**WORK TO BE COMPLETED**
Repeat exactly the lines from the one containing "Write the Blender Python" through the one containing "TOP_RAIL_HEIGHT = 15.0 * MM", both lines included, please, without any other lines.

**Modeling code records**

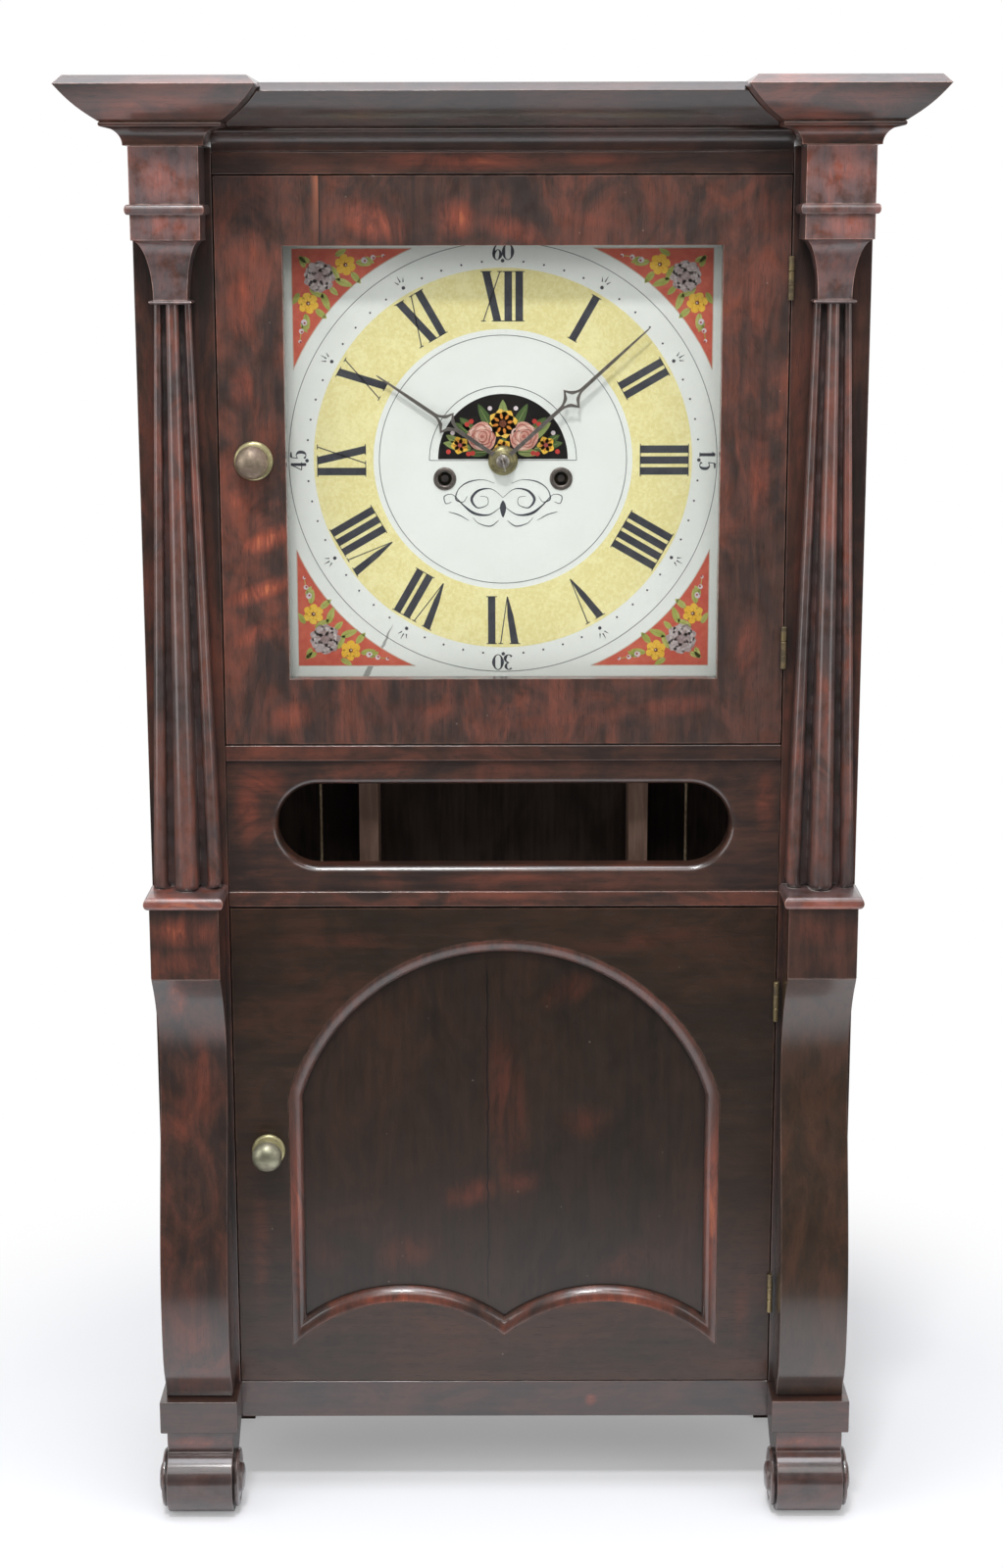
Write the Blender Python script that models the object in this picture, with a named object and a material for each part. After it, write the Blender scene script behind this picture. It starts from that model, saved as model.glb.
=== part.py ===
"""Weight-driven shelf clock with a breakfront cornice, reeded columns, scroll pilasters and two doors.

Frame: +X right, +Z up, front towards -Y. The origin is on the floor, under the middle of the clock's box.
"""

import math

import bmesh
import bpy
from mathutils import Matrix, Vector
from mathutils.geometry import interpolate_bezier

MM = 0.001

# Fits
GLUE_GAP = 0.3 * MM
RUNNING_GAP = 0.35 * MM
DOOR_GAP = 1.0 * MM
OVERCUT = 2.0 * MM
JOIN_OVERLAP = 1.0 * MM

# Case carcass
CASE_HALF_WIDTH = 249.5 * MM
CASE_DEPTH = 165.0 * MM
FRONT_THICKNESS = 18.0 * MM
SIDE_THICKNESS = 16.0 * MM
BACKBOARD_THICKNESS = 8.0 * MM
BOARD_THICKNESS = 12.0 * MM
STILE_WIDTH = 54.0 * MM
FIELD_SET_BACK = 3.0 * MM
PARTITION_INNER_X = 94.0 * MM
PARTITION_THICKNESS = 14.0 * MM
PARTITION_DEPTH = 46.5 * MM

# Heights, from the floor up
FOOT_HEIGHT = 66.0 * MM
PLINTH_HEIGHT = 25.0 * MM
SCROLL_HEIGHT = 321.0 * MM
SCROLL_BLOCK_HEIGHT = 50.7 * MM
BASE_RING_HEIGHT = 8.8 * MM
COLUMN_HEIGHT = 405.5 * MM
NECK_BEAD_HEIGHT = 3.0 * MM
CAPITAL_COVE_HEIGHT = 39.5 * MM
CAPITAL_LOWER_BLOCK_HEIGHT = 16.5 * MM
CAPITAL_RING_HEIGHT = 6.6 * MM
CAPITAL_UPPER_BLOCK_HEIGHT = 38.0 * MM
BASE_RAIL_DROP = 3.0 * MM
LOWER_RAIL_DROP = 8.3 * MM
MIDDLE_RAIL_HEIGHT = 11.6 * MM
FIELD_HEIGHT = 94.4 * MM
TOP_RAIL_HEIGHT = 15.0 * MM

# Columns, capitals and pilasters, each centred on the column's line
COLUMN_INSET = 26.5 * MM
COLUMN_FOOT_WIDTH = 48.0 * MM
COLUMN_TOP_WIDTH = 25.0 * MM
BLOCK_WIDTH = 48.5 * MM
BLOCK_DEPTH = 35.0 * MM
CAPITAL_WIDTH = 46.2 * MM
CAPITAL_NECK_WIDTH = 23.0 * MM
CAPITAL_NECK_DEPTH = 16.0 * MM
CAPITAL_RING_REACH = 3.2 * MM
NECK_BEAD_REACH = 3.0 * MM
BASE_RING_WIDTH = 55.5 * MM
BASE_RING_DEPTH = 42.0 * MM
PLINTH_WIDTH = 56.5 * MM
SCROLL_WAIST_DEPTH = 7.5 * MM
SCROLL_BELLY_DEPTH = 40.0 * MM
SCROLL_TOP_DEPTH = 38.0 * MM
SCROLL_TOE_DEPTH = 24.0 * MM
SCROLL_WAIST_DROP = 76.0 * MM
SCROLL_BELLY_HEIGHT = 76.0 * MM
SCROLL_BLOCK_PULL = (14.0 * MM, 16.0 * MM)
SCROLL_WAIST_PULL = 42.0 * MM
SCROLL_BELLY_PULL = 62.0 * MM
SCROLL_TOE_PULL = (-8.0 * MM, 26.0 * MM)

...

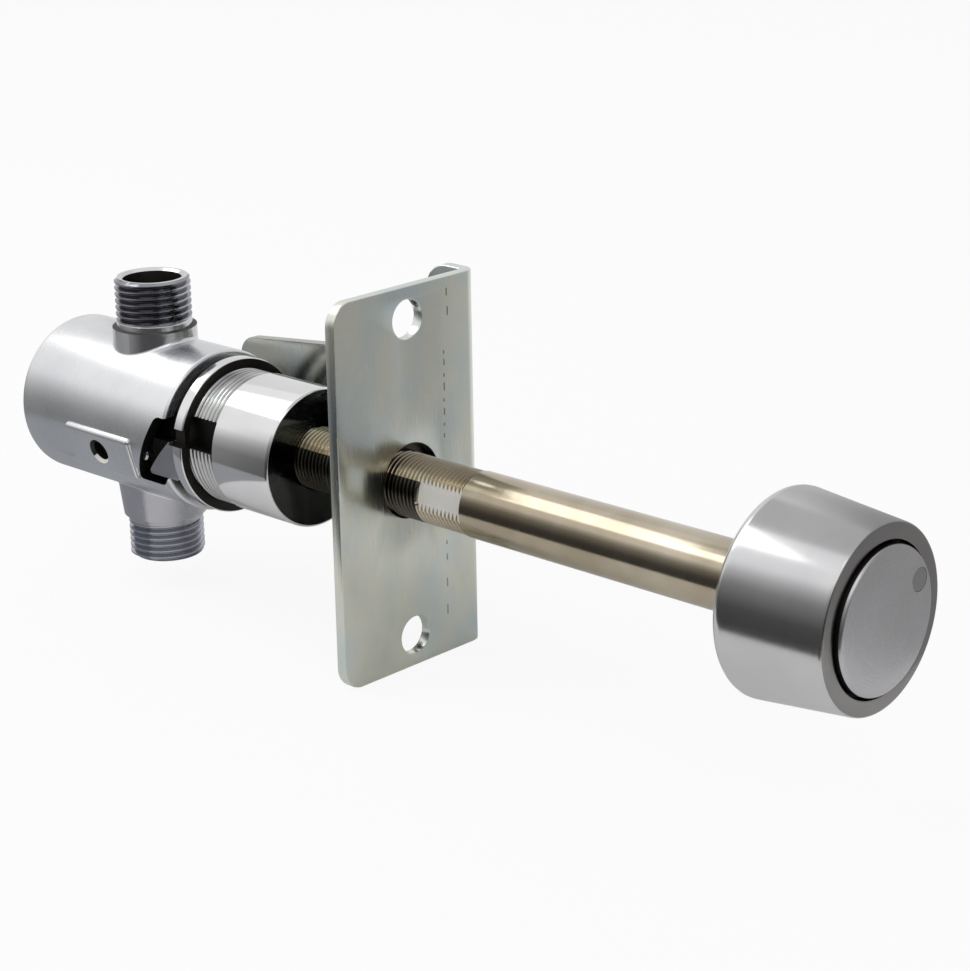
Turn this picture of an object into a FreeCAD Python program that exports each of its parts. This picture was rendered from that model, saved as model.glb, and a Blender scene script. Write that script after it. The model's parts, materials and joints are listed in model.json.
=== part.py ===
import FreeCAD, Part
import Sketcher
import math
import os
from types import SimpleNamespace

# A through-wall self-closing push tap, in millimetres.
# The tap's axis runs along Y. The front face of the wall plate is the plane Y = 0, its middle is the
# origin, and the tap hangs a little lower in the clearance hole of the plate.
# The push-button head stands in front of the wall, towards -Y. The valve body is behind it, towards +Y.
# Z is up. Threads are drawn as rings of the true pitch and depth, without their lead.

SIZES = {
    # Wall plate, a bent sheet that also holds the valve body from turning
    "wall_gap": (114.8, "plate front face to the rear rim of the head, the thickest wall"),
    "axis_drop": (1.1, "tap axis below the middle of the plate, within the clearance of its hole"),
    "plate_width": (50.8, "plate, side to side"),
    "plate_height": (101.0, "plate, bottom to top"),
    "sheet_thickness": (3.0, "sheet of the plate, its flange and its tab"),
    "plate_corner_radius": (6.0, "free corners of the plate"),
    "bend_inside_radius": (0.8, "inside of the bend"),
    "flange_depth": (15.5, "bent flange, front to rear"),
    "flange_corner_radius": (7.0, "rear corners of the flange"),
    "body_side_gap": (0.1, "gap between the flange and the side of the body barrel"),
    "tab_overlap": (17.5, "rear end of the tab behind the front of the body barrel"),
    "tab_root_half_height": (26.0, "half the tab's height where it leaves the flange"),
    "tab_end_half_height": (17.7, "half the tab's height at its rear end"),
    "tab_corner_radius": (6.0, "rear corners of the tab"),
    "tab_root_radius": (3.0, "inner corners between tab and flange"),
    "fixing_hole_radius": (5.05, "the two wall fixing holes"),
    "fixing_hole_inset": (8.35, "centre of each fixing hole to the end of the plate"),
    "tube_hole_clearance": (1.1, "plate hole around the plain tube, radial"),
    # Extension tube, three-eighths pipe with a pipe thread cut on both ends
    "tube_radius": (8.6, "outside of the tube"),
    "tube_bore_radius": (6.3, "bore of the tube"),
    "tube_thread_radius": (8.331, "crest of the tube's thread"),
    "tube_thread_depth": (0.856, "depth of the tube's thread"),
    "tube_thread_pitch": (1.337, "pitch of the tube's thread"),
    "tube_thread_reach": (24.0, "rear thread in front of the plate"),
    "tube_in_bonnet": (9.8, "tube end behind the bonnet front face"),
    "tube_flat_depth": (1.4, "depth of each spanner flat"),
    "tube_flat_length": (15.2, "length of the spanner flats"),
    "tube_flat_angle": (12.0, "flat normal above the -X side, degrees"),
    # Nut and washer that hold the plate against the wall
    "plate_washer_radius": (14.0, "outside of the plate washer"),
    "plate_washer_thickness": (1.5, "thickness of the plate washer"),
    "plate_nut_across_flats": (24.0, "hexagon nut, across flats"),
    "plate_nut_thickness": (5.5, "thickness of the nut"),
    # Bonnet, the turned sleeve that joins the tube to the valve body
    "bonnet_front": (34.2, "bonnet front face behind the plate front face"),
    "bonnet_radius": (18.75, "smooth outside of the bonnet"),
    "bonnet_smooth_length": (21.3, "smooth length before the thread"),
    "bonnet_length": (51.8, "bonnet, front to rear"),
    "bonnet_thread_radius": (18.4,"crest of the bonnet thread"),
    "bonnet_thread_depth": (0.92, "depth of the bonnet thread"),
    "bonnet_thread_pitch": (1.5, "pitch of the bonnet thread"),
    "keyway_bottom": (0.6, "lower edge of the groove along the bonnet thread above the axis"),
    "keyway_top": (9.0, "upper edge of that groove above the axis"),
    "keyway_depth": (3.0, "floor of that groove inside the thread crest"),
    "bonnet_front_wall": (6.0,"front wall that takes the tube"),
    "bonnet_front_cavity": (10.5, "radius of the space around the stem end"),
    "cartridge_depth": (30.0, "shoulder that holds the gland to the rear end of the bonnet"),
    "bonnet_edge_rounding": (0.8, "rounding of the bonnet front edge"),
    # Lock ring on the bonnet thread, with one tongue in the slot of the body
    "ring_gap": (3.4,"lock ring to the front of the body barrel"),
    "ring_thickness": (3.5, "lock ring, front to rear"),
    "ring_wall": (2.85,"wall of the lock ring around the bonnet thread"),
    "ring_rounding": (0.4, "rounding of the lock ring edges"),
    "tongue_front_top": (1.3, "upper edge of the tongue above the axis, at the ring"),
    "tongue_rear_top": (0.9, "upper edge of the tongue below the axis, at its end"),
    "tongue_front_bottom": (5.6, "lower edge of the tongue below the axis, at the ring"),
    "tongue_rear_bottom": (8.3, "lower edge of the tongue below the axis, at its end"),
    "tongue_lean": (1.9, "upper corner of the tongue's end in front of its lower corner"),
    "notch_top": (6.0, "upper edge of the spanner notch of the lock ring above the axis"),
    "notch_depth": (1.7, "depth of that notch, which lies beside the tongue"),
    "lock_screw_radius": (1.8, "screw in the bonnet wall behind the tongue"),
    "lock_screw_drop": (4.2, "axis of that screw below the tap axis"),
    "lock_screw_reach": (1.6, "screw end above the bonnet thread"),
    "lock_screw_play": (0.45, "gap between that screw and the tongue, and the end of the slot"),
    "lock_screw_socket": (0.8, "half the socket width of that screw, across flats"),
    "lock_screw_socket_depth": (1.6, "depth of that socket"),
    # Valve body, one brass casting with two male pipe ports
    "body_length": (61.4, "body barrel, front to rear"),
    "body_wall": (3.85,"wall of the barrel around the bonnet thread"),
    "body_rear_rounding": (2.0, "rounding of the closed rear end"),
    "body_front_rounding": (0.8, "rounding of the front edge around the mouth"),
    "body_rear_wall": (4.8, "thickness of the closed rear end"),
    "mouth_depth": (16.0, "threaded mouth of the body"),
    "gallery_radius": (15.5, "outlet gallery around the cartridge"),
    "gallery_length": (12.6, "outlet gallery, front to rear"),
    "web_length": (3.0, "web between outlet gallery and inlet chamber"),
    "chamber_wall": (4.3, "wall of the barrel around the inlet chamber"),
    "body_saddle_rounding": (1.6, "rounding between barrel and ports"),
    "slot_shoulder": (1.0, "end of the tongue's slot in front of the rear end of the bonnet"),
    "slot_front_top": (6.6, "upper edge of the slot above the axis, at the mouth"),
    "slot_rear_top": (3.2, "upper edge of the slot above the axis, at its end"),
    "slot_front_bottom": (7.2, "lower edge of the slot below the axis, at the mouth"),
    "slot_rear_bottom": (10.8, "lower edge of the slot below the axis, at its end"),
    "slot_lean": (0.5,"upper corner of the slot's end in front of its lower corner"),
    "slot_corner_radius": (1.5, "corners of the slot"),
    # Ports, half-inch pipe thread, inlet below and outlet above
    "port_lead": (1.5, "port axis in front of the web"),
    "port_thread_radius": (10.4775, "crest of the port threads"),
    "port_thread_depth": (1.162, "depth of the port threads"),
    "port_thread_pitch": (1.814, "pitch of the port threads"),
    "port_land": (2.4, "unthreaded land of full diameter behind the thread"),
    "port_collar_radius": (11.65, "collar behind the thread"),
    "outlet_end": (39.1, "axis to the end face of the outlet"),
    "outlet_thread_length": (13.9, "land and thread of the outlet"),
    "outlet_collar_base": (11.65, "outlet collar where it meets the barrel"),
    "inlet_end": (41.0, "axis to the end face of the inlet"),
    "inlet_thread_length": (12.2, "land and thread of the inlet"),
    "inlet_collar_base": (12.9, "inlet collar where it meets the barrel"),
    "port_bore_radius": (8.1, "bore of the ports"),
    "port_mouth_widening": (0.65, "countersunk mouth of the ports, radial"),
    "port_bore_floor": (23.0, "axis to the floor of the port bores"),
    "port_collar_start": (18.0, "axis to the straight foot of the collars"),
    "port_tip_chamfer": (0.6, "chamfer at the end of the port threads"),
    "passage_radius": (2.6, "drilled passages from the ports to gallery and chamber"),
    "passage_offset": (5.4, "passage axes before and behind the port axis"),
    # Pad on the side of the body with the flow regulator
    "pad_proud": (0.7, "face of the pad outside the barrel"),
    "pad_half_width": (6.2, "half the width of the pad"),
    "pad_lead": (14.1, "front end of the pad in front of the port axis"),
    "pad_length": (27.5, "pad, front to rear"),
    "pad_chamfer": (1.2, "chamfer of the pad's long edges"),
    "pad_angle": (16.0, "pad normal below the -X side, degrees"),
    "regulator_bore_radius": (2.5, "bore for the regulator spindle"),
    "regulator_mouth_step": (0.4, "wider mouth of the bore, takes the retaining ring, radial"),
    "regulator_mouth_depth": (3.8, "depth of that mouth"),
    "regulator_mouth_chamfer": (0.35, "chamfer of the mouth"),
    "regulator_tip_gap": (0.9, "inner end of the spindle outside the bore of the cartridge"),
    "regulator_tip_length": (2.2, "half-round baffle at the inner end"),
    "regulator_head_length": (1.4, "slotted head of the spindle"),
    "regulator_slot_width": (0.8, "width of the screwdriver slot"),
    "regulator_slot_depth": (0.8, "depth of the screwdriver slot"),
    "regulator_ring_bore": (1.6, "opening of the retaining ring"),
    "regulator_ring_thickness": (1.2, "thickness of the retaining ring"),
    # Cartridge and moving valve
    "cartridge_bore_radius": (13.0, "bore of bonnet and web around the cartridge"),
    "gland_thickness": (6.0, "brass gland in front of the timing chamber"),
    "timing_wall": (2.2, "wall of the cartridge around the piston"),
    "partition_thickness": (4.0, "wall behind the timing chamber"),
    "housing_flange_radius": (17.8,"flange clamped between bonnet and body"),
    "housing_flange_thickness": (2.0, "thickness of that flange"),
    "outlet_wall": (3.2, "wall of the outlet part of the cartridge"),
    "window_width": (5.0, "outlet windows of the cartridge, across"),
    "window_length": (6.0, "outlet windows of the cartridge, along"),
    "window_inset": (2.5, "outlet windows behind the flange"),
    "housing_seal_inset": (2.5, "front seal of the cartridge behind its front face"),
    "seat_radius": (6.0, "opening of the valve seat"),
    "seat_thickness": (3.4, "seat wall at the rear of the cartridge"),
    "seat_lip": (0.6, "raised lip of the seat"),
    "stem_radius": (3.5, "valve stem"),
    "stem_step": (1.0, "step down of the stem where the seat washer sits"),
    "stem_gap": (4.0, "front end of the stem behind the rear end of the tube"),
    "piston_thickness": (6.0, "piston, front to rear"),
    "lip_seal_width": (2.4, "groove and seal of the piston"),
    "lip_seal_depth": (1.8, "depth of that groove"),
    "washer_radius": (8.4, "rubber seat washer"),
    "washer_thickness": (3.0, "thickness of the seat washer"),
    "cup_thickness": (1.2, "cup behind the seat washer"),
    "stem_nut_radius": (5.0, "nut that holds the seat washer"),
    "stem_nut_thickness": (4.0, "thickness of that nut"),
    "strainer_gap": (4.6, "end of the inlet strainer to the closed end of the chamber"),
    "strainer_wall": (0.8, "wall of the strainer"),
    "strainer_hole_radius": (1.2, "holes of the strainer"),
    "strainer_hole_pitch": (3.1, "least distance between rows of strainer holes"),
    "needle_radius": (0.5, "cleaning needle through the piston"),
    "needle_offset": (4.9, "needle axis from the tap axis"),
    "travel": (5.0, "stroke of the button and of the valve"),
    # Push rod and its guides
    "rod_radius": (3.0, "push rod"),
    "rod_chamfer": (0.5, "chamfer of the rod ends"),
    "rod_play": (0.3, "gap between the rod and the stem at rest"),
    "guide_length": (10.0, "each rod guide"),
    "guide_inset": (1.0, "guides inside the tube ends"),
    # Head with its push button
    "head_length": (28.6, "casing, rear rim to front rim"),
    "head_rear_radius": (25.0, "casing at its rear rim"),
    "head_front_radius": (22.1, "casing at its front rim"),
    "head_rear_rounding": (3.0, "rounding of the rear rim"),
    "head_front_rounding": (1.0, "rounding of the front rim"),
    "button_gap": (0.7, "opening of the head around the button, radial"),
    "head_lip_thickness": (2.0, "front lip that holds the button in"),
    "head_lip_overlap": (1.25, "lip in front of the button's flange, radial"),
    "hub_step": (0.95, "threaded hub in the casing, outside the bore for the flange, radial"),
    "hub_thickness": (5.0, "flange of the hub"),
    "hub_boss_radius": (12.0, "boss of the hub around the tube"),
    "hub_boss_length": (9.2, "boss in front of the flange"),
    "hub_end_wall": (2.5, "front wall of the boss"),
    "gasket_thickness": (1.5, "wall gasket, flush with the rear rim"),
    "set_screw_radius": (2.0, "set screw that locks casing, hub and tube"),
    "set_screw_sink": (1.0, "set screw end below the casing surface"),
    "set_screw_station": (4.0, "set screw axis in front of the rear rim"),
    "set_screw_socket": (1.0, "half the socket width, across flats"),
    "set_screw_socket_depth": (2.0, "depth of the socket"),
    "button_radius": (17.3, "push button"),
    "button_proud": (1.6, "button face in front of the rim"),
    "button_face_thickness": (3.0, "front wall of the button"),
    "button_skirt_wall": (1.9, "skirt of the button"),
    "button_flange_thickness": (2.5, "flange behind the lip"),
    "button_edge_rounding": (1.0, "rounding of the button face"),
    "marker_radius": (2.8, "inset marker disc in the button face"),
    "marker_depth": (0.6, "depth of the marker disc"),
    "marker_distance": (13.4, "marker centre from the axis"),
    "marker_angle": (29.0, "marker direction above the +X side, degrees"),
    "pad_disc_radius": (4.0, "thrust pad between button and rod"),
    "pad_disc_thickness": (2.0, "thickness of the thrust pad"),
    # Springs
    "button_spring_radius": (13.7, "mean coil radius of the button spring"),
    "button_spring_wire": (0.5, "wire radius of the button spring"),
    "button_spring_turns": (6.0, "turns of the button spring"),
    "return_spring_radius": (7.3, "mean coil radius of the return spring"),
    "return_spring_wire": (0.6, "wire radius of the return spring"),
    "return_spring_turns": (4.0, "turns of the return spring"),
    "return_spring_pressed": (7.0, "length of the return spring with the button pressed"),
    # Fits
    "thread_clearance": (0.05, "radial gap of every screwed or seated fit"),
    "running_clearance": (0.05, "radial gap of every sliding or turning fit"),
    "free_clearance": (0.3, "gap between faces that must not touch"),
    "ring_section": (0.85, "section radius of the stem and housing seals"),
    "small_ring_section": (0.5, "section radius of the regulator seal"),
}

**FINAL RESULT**
Write the Blender Python script that models the object in this picture, with a named object and a material for each part. After it, write the Blender scene script behind this picture. It starts from that model, saved as model.glb.
=== part.py ===
"""Weight-driven shelf clock with a breakfront cornice, reeded columns, scroll pilasters and two doors.

Frame: +X right, +Z up, front towards -Y. The origin is on the floor, under the middle of the clock's box.
"""

import math

import bmesh
import bpy
from mathutils import Matrix, Vector
from mathutils.geometry import interpolate_bezier

MM = 0.001

# Fits
GLUE_GAP = 0.3 * MM
RUNNING_GAP = 0.35 * MM
DOOR_GAP = 1.0 * MM
OVERCUT = 2.0 * MM
JOIN_OVERLAP = 1.0 * MM

# Case carcass
CASE_HALF_WIDTH = 249.5 * MM
CASE_DEPTH = 165.0 * MM
FRONT_THICKNESS = 18.0 * MM
SIDE_THICKNESS = 16.0 * MM
BACKBOARD_THICKNESS = 8.0 * MM
BOARD_THICKNESS = 12.0 * MM
STILE_WIDTH = 54.0 * MM
FIELD_SET_BACK = 3.0 * MM
PARTITION_INNER_X = 94.0 * MM
PARTITION_THICKNESS = 14.0 * MM
PARTITION_DEPTH = 46.5 * MM

# Heights, from the floor up
FOOT_HEIGHT = 66.0 * MM
PLINTH_HEIGHT = 25.0 * MM
SCROLL_HEIGHT = 321.0 * MM
SCROLL_BLOCK_HEIGHT = 50.7 * MM
BASE_RING_HEIGHT = 8.8 * MM
COLUMN_HEIGHT = 405.5 * MM
NECK_BEAD_HEIGHT = 3.0 * MM
CAPITAL_COVE_HEIGHT = 39.5 * MM
CAPITAL_LOWER_BLOCK_HEIGHT = 16.5 * MM
CAPITAL_RING_HEIGHT = 6.6 * MM
CAPITAL_UPPER_BLOCK_HEIGHT = 38.0 * MM
BASE_RAIL_DROP = 3.0 * MM
LOWER_RAIL_DROP = 8.3 * MM
MIDDLE_RAIL_HEIGHT = 11.6 * MM
FIELD_HEIGHT = 94.4 * MM
TOP_RAIL_HEIGHT = 15.0 * MM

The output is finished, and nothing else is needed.